What is required
Only the lines starting at the one that contains "doc.recompute()" and running to the end should be repeated, exactly as written.

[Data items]
━━━━━━━━
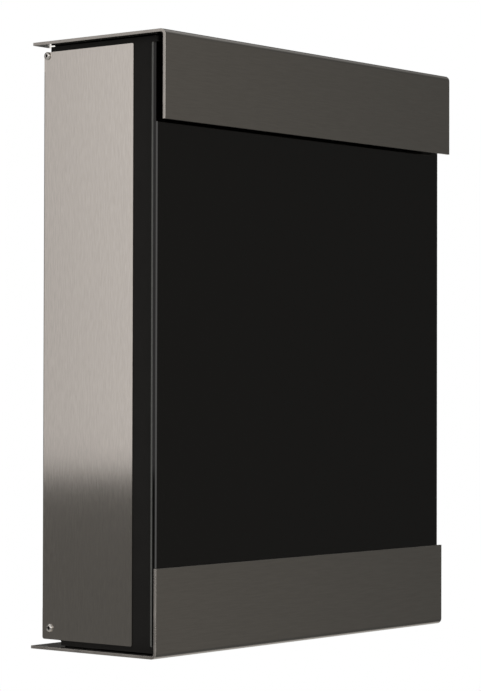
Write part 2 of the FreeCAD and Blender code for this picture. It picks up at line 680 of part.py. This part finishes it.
def cam_screw():
    """The screw that holds the cam on the plug."""
    body = add_body("cam_screw")
    face = f"{CAM_Z} + cam_sheet"
    pad(body, "XY_Plane", face, "cam_screw_head_height", [(*LOCK_CENTRE, "cam_screw_head_radius")])
    pad(body, "XY_Plane", f"{face} - cam_screw_depth", "cam_screw_depth",
        [(*LOCK_CENTRE, "cam_screw_radius")])
    pocket(body, "XY_Plane", f"{face} + cam_screw_head_height - socket_depth", "socket_depth",
           [hexagon(*LOCK_CENTRE, "socket_flats")])


outer_shell()
shell_studs()
inner_case()
case_nuts()
slot_plate()
slot_plate_rivets()
front_glass()
glass_tape()
wall_spacers()
rubber_buffers("lid_buffers", LID_LIP_Z, f"({LID_UNDERSIDE_Z} - buffer_play)")
rubber_buffers("flap_buffers", f"({FLAP_FLOOR_Z} + buffer_play)", FLAP_LIP_Z)
keeper_bracket()
keeper_rivets()
for plate, pin in (("lid", LID_PIN), ("flap", FLAP_PIN)):
    hinge_washers(f"{plate}_hinge_washers", pin)
    hinge_screws(f"{plate}_hinge_screws", pin)
    hinge_nuts(f"{plate}_hinge_nuts", pin)
top_lid()
bottom_flap()
for side_name, side in (("left", -1), ("right", 1)):
    lid_ear(f"lid_ear_{side_name}", side)
    flap_ear(f"flap_ear_{side_name}", side)
lock_body()
lock_nut()
lock_plug()
lock_cam()
cam_screw()

doc.recompute()
for item in doc.Objects:
    if {"Invalid", "Error"} & set(item.State):
        raise RuntimeError(f"{item.Label}: {item.State}")

os.makedirs("parts", exist_ok=True)
for item in doc.Objects:
    if item.TypeId == "PartDesign::Body":
        if item.Shape.isNull() or not item.Shape.isValid():
            raise RuntimeError(f"{item.Label}: its shape is not valid")
        item.Shape.exportStep(f"parts/{item.Label}.step")
        print(f"{item.Label:20s} {len(item.Shape.Solids)} solids {item.Shape.Volume:12.1f} mm3")
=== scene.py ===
"""Looks of the wall mounted mailbox: finer sheets, glass and screws, procedural materials, studio and camera.

Metres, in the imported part's frame: X to the right as seen from the front, Y into the wall, Z up.
"""

import bmesh
import bpy
import json
import math
from mathutils import Matrix, Vector


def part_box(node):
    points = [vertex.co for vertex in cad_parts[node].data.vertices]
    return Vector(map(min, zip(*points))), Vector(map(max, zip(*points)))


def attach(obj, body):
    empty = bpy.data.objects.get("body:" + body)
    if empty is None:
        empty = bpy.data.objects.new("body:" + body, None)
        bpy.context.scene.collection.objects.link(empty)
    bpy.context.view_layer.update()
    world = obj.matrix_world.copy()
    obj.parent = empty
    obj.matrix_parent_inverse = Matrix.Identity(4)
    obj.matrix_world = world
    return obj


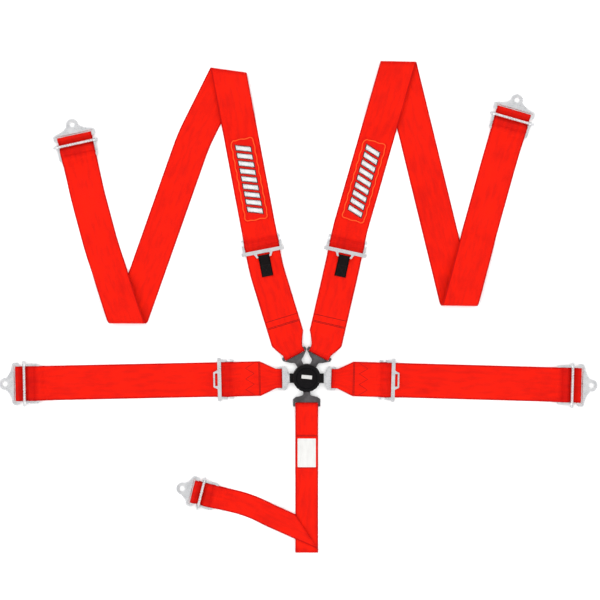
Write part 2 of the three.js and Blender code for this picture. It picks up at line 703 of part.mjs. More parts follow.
━━━━━━━━
Full answer
doc.recompute()
for item in doc.Objects:
    if {"Invalid", "Error"} & set(item.State):
        raise RuntimeError(f"{item.Label}: {item.State}")

os.makedirs("parts", exist_ok=True)
for item in doc.Objects:
    if item.TypeId == "PartDesign::Body":
        if item.Shape.isNull() or not item.Shape.isValid():
            raise RuntimeError(f"{item.Label}: its shape is not valid")
        item.Shape.exportStep(f"parts/{item.Label}.step")
        print(f"{item.Label:20s} {len(item.Shape.Solids)} solids {item.Shape.Volume:12.1f} mm3")
=== scene.py ===
"""Looks of the wall mounted mailbox: finer sheets, glass and screws, procedural materials, studio and camera.

Metres, in the imported part's frame: X to the right as seen from the front, Y into the wall, Z up.
"""

import bmesh
import bpy
import json
import math
from mathutils import Matrix, Vector


def part_box(node):
    points = [vertex.co for vertex in cad_parts[node].data.vertices]
    return Vector(map(min, zip(*points))), Vector(map(max, zip(*points)))


def attach(obj, body):
    empty = bpy.data.objects.get("body:" + body)
    if empty is None:
        empty = bpy.data.objects.new("body:" + body, None)
        bpy.context.scene.collection.objects.link(empty)
    bpy.context.view_layer.update()
    world = obj.matrix_world.copy()
    obj.parent = empty
    obj.matrix_parent_inverse = Matrix.Identity(4)
    obj.matrix_world = world
    return obj


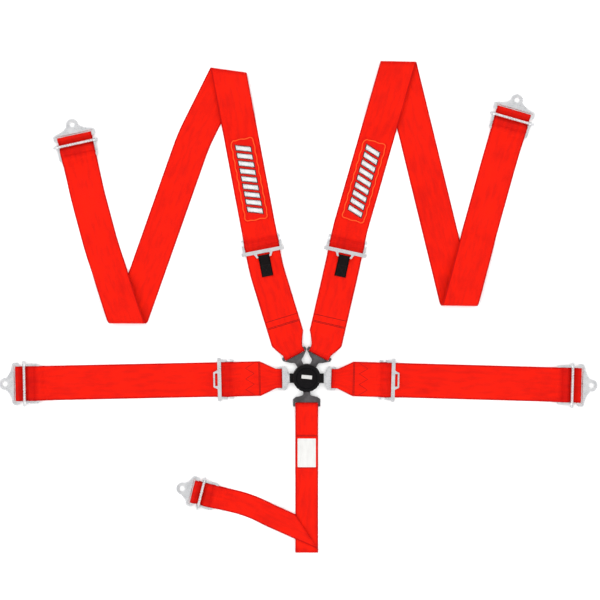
Write part 2 of the three.js and Blender code for this picture. It picks up at line 703 of part.mjs. More parts follow.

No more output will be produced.